A Citizen’s Charter that explicitly guarantees protection of the rights of a customer must be in place and it is the responsibility of the AA to ensure appropriate mechanisms for proper customer identification exists.
An AA is only permitted to access information detailed in the consent artefact in the way it is detailed.
The business of an AA, the RBI states, will be entirely IT-driven.
“Account Aggregator shall adopt required IT framework and interfaces to ensure secure data flows from the Financial Information providers to its own systems and onwards to the Financial Information users,” it says in the direction document.

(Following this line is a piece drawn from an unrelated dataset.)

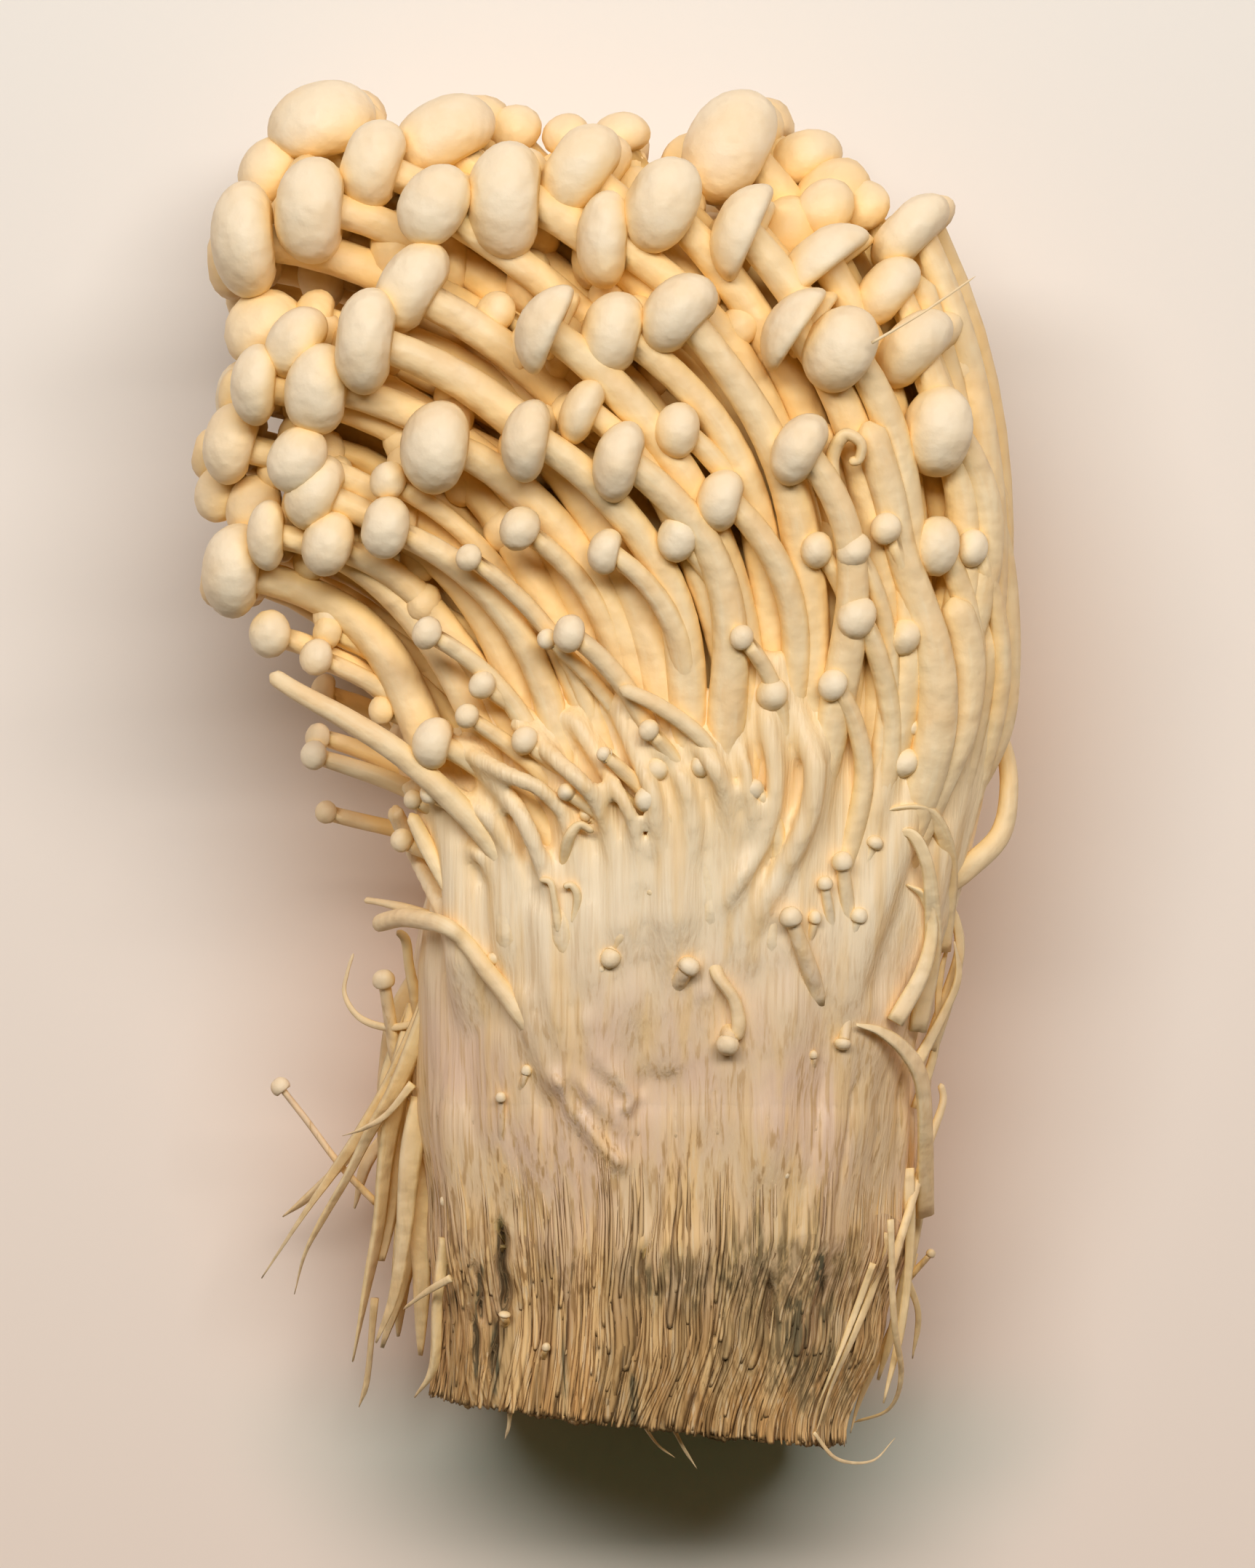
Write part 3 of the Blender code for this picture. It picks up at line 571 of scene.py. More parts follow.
def middle_height(y):
    """Height of the plane that halves the bunch into a front and a back."""
    return 0.5 * float(section(y)[2])


def depth_at(x, y):
    """How far the bunch stands in front of, or behind, its middle plane."""
    left, right, front = (float(v) for v in section(y))
    across = (x - (left + right) / 2) / ((right - left) / 2 + 3)
    return 0.5 * front * max(0.0, 1 - across * across) ** 0.45


def swept_rings(path, radii, sides, flat=1.0, twist=None):
    """Rings round a path, turned as little as may be from one to the next, and the last one's side."""
    twist = 0 * path[:, 0] if twist is None else twist
    tangents = np.gradient(path, axis=0)
    tangents /= np.linalg.norm(tangents, axis=1)[:, None]
    side = np.cross(tangents[0], (0.3, 0.2, 0.93))
    around = 2 * math.pi * np.arange(sides) / sides
    c, s = np.cos(around)[:, None], np.sin(around)[:, None] * flat
    rings = []
    for point, tangent, radius, turned in zip(path, tangents, radii, twist):
        side = side - tangent * side.dot(tangent)
        side /= np.linalg.norm(side)
        up = np.cross(tangent, side)
        across = math.cos(turned) * side + math.sin(turned) * up
        along = math.cos(turned) * up - math.sin(turned) * side
        rings.append(point + radius * (c * across + s * along))
    return np.array(rings), side


def bezier(root, lift, lead, tip, count):
    """Points on the curve that leaves root towards lift and reaches tip from lead."""
    t = np.linspace(0, 1, count)[:, None]
    return root * (1 - t) ** 3 + lift * 3 * t * (1 - t) ** 2 + lead * 3 * t * t * (1 - t) + tip * t**3


def grow(into, path, radii, centre, axis, width, thick, draw, sides, deep=0.0, bend=0.12):
    """A stem along the path, and its cap: axis points from the stem through the middle of the cap. deep is
    how much painted amber glow the flesh has, and bend how far the cap's rim hangs down, as a share of its
    width."""
    stem, side = swept_rings(path, radii, sides)
    u = np.cross(axis, (0.05, 0.05, 1.0))
    u /= np.linalg.norm(u)
    v = np.cross(axis, u)
    start = math.atan2(side.dot(v), side.dot(u))
    around = start + 2 * math.pi * np.arange(sides) / sides
    c, s = np.cos(around), np.sin(around)
    oval = draw.uniform(0.84, 0.98)
    lumps = Vector((centre[0] * 0.31, centre[1] * 0.23, width))
    off = width * np.array((draw.uniform(-0.04, 0.04), draw.uniform(-0.04, 0.04)))
    dent = width * (draw.uniform(0.02, 0.05) if draw.random() < 0.3 else 0.0)
    neck = radii[-1] / width
    steps = max(8, sides // 2 + 3)
    tuck = min(0.55 + 0.075 * width, 1.08)  # how far the rim rolls in underneath
    under = 0.5 * math.sin(tuck)
    tall = 0.98 / (0.5 + under)
    profile = [(neck * 1.1, -0.75 * under), (max(neck * 1.3, 0.25), -0.94 * under)]
    profile += [(0.5 * math.cos(t) ** 0.85, 0.5 * math.sin(t)) for t in np.linspace(-tuck, 1.47, steps)]
    rings = []
    for k, (r, h) in enumerate(profile):
        share = min(1.0, k / 3)
        a = r * width * c + off[0] * share
        b = r * width * oval * s + off[1] * share
        height = (h * tall + 0.25 * (1 - tall)) * 0.95 * thick - bend * width * (2 * (r * r) - 0.22)
        if h > 0:
            height = height - dent * np.exp(-((a - off[0]) ** 2 + (b + off[1]) ** 2) / (0.19 * width) ** 2)
        ring = centre + a[:, None] * u + b[:, None] * v + np.outer(height + 0 * a, axis)
        if k > 1:
            for i, point in enumerate(ring):
                place = Vector(point) / width
                lump = 0.055 * noise.noise(place * 1.5 + lumps) + 0.012 * noise.noise(place * 6.0 + lumps)
                ring[i] = centre + (point - centre) * (1 + lump)
        rings.append(ring)
    rings = np.concatenate((stem, np.array(rings)))
    rings[..., 2] = np.maximum(rings[..., 2], LEAST_HEIGHT)
    tints = np.zeros((len(rings), 4), np.float32)
    tints[:, 0] = deep
    tints[len(stem):, 1] = 1.0
    tints[:, 3] = draw.uniform(0, 1)
    into.add(rings, tints)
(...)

The technology should be scalable and boast adequate safeguards to ensure that it is protected against unauthorised access, alteration, destruction, disclosure, or dissemination of records and data.
With APIs being the centre of the regulation, the AA is the party responsible for accepting data from different IT systems and presenting it in a method defined by the RBI.
Responsibilities of banks
Financial information providers, after being verified by the RBI to provide such activity, will be required to digitally sign the financial information and securely transmit it to the AA in accordance with the terms the individual set out in the consent artefact.
The banks will need to respond in real time and in order to provide the data, they’ll be required to implement solid IT capabilities, including interfaces that allow an AA to submit consent artefacts and authenticate each other.
The financial firms will need robust security protections, as the interface will be the method for information to be sent. It needs to also contain the capability to verify the consent, including the digital signatures it contains, and also digitally sign the information it is sharing.
A go-live date for the mandate is yet to be set, but the RBI as of November has given seven companies an “in principle” AA licence: Aditya Birla, Jio, Perfios Software, CAMS FinServ, Cookiejar Technologies, NESL Asset Data Limited, and Yodlee Finsoft.